The JAEC signed a $10bn agreement with Russia in March 2015 establishing the legal basis for construction of the kingdom’s first nuclear power plant, which will offer total capacity of 2000 MW (two plants each with a capacity of 1000 MW). Signed with Russia’s state-owned nuclear firm Rosatom, the deal will see construction of a two-unit power plant in the northern Amra region, with construction expected to finalise in 2024. Under the contract, the authorities will conduct a feasibility study, site evaluation and environmental impact assessment, with Russia meeting 49% of total costs and Jordan the remaining 51%.

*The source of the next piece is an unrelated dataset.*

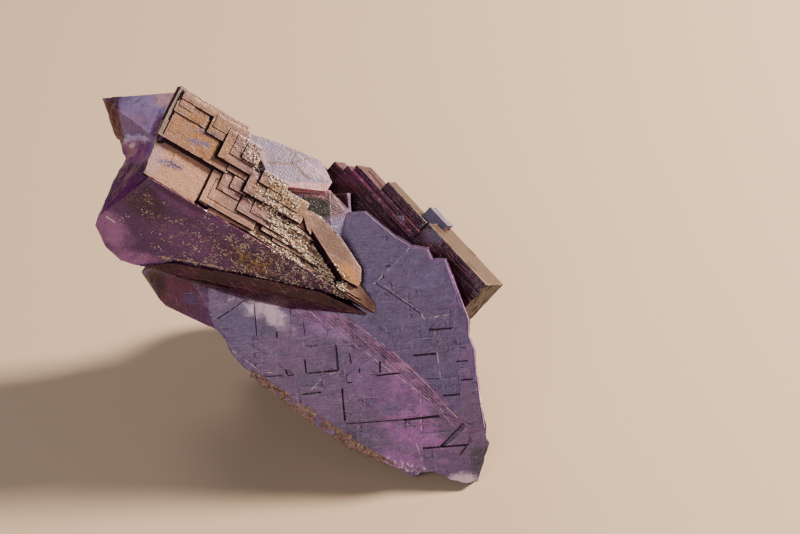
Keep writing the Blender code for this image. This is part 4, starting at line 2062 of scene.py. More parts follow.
# A crystal face's own directions.
ACROSS, UPWARD, OUTWARD, BACKWARD = (1.0, 0.0, 0.0), (0.0, 1.0, 0.0), (0.0, 0.0, 1.0), (0.0, 0.0, -1.0)


@dataclass(frozen=True)
class Zone:
    """A patch of colour on a crystal face: its middle, half sizes, turn and tone."""

    middle: Pair
    spread: Pair
    tone: Colour
    strength: float = 1.0
    turn: float = 0.0
    feather: float = 0.6
    uneven: float = 0.5
    depth: float = 4.0


@dataclass(frozen=True)
class Stroke:
    """A line of colour on a crystal face: the points it joins, its half width and tone.

    Other lines that look the same can go with it.
    """

    track: tuple[Pair, ...]
    width: float
    tone: Colour
    strength: float = 1.0
    feather: float = 0.5
    uneven: float = 0.6
    broken: float = 0.0
    others: tuple[tuple[Pair, ...], ...] = ()


class Dresser:
    """Works on one material: its surface point, its base colour so far and its shader."""

    def __init__(self, name: str, effects: Effects, base: Colour) -> None:
        """Starts a material.

        Args:
            name: The material's name.
            effects: The shared effects.
            base: Its first colour.
        """
        self.material = bpy.data.materials.new(name)
        self.material.use_nodes = True
        self.effects = effects
        self.graph = Graph(self.material.node_tree)
        self.shader = self.material.node_tree.nodes["Principled BSDF"]
        self.output = self.material.node_tree.nodes["Material Output"]
        source = self.graph.add("ShaderNodeTexCoord").outputs["Object"]
        to_millimetres = (1.0 / METRES, 1.0 / METRES, 1.0 / METRES)
        self.point = self.graph.vector("MULTIPLY", source, to_millimetres)
        self.colour: object = base
        self.height: Socket | None = None

    def place(self, axes: CrystalAxes) -> Socket:
        """The surface point in a crystal's own axes.

        Args:
            axes: The crystal's axes.

        Returns:
            The point's socket.
        """
        return self.graph.use(
            self.effects[Effect.PLACE],
            Point=self.point,
            Corner=axes.point(0.0, 0.0, 0.0)[:],
            Along=axes.axis(0)[:],
            Up=axes.axis(1)[:],
            Out=axes.axis(2)[:],
        )

    def lay(self, mask: object, tone: object, share: float = 1.0, mode: str = "MIX") -> None:
        """Lays a tone over the colour so far.

        Args:
            mask: Where it shows.
            tone: The tone.
            share: How much of it shows there.
            mode: How it is mixed in.
        """
        shown = mask if share == 1.0 else self.graph.times(mask, share)
        self.colour = self.graph.blend(shown, self.colour, tone, mode)

    def zones(
        self, place: Socket, zones: Iterable[Zone], grit: float = 0.0, within: object = 1.0
    ) -> None:
        """Lays patches of colour on a crystal face, in order.

        Args:
            place: The surface point in the crystal's axes.
            zones: The patches.
            grit: How much fine streaks break them up.
            within: Where they show at all.
        """
        streaks = None
        if grit > 0.0:
            stretched = self.graph.vector("MULTIPLY", place, (1.0, 2.2, 1.0))
            fine = self.graph.clouds(stretched, 0.9, 4.0, 0.7)
            around = 8.0 * grit
            streaks = self.graph.times(self.graph.maths("SUBTRACT", fine, 0.5), around)
        for zone in zones:
            mask = self.zone_mask(place, zone)
            if streaks is not None:
                rim = self.graph.times(mask, self.graph.maths("SUBTRACT", 1.0, mask))
                mask = self.graph.maths("MULTIPLY_ADD", rim, streaks, mask)
                mask = self.graph.maths("MINIMUM", self.graph.maths("MAXIMUM", mask, 0.0), 1.0)
            mask = self.graph.times(mask, zone.strength)
            self.lay(self.graph.times(mask, within), zone.tone)

    def strokes(self, place: Socket, strokes: Iterable[Stroke], within: object = 1.0) -> None:
        """Lays lines of colour on a crystal face, in order.

        Args:
            place: The surface point in the crystal's axes.
            strokes: The lines.
            within: Where they show at all.
        """
        for stroke in strokes:
            mask = self.graph.times(self.stroke_mask(place, stroke), stroke.strength)
            mask = self.graph.times(mask, within)
            if stroke.broken > 0.0:
                whole = self.graph.clouds(place, 1.1, 4.0, 0.7)
                kept = self.graph.fade(whole, stroke.broken, stroke.broken + 0.12)
                mask = self.graph.times(mask, kept)
            self.lay(mask, stroke.tone)

    def stroke_mask(self, place: Socket, stroke: Stroke) -> Socket:
        """How much of a line shows at each point.

        Args:
            place: The surface point on that crystal.
            stroke: The line.

        Returns:
            The mask's socket.
        """
        flat = self.graph.vector("MULTIPLY", place, (1.0, 1.0, 0.0))
        nearest = None
        tracks = (stroke.track, *stroke.others)
        for start, end in [pair for track in tracks for pair in zip(track, track[1:])]:
            ends = {"From": (*start, 0.0), "To": (*end, 0.0)}
            off = self.graph.use(self.effects[Effect.DISTANCE], Place=flat, **ends)
            nearest = off if nearest is None else self.graph.maths("MINIMUM", nearest, off)
        return self.graph.use(
            self.effects[Effect.STROKE],
            Distance=nearest,
            Place=place,
            Width=stroke.width,
            Feather=stroke.feather,
            Uneven=stroke.uneven,
        )

    def mosaic(self, place: Socket, long: float, wide: float) -> Socket:
        """Chance values for small oblong growth steps."""
        return self.graph.use(self.effects[Effect.MOSAIC], Place=place, Long=long, Wide=wide)

    def veils(self, place: Socket, light: Colour, dark: Colour, amount: float) -> None:
        """Lays cloudy light and dark veils and fine streaks, as inside a hazy crystal.

        Args:
            place: The surface point in the crystal's axes.
            light: The light veils' tone.
            dark: The dark veils' tone.
            amount: How strongly they show.
        """
        graph = self.graph
        for stretch, size, tone in (
            ((0.6, 1.5, 1.0), 2.6, light),
            ((1.4, 0.6, 1.0), 2.0, dark),
            ((0.5, 3.0, 1.0), 0.7, light),
            ((3.0, 0.6, 1.0), 0.6, dark),
            ((1.0, 1.0, 1.0), 0.35, light),
        ):
            veil = graph.clouds(graph.vector("MULTIPLY", place, stretch), size, 4.0, 0.65)
            self.lay(graph.fade(veil, 0.50, 0.74), tone, amount)

    def zone_mask(self, place: Socket, zone: Zone) -> Socket:
        """How much of a patch shows at each point.

        Args:
            place: The surface point on that crystal.
            zone: The patch.

        Returns:
            The mask's socket.
        """
        wide, high = zone.spread
        cosine, sine = math.cos(math.radians(zone.turn)), math.sin(math.radians(zone.turn))
        return self.graph.use(
            self.effects[Effect.ZONE],
            Place=place,
            Middle=(*zone.middle, 0.0),
            Across=(cosine / wide, sine / wide, 0.0),
            Upward=(-sine / high, cosine / high, 0.0),
            Outward=(0.0, 0.0, 1.0 / zone.depth),
            Feather=zone.feather,
            Uneven=zone.uneven,
        )

    def grain(self, size: float, depth: float) -> Socket:
        """Fine grain around zero."""
        return self.graph.use(self.effects[Effect.GRAIN], Point=self.point, Size=size, Depth=depth)

    def flecks(self, size: float, share: float, point: Socket | None = None) -> Socket:
        """Small flecks over a share of the surface.

        Args:
            size: Their size.
            share: The share.
            point: Where it is read, if not at the surface point.

        Returns:
            The mask's socket.
        """
        return self.graph.use(
            self.effects[Effect.FLECKS], Point=point or self.point, Size=size, Share=share
        )

    def lines(self, place: Socket, heading: tuple, gap: float, width: float, broken: float) -> Socket:
        """Growth lines across a heading.

        Args:
            place: The surface point on a crystal.
            heading: The heading.
            gap: The mean gap.
            width: Their half width.
            broken: How much of each is broken off.

        Returns:
            The mask's socket.
        """
        return self.graph.use(
            self.effects[Effect.LINES],
            Place=place,
            Heading=heading,
            Gap=gap,
            Width=width,
            Broken=broken,
        )

    def mark(self, name: str, start: float) -> Socket:
        """The edges that the mesh marks: worn ones, painted pale as highlights, and sunk ones, painted dark
        as shade.
        """
        source = self.graph.add("ShaderNodeAttribute", attribute_name=name).outputs["Fac"]
        return self.graph.use(self.effects[Effect.WEAR], Mark=source, Point=self.point, Start=start)

    def mottle(self, amount: float, *sizes: float) -> None:
        """Makes the colour uneven at several sizes.

        Args:
            amount: How strongly.
            *sizes: The sizes of the patches.
        """
        for size in sizes:
            light = self.graph.maths("ADD", self.grain(size, 2.0 * amount), 1.0)
            self.lay(1.0, Effects.grey(self.graph, light), mode="MULTIPLY")

    def raise_by(self, height: Socket, depth: float = 1.0) -> None:
        """Adds a height, made that many times as deep, to the bump."""
        added = height if depth == 1.0 else self.graph.times(height, depth)
        self.height = added if self.height is None else self.graph.maths("ADD", self.height, added)

    def roughness(self, middle: float, spread: float, size: float) -> None:
        """Sets an uneven roughness."""
        value = self.graph.maths("ADD", self.grain(size, 2.0 * spread), middle, clamp=True)
        self.graph.feed(self.shader.inputs["Roughness"], value)

    def finish(self, bump_strength: float) -> bpy.types.Material:
        """Joins the colour and bump to the shader.

        Args:
            bump_strength: How strong the bump is.

        Returns:
            The material.
        """
        self.graph.feed(self.shader.inputs["Base Color"], self.colour)
        if self.height is not None:
            bump = self.graph.add("ShaderNodeBump")
            bump.inputs["Strength"].default_value = bump_strength
            bump.inputs["Distance"].default_value = METRES
            self.graph.feed(bump.inputs["Height"], self.height)
            self.graph.feed(self.shader.inputs["Normal"], bump.outputs[0])
        return self.material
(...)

Although it has faced significant domestic and external stumbling blocks, Jordan’s energy sector appears poised to enter a new era of stable and more cost-effective growth. Electricity tariff reductions, new natural gas supply and falling global oil prices have bolstered the near-term outlook, while new IPPs, particularly in the renewable and oil shale segments, will go far in meeting mid-term demand.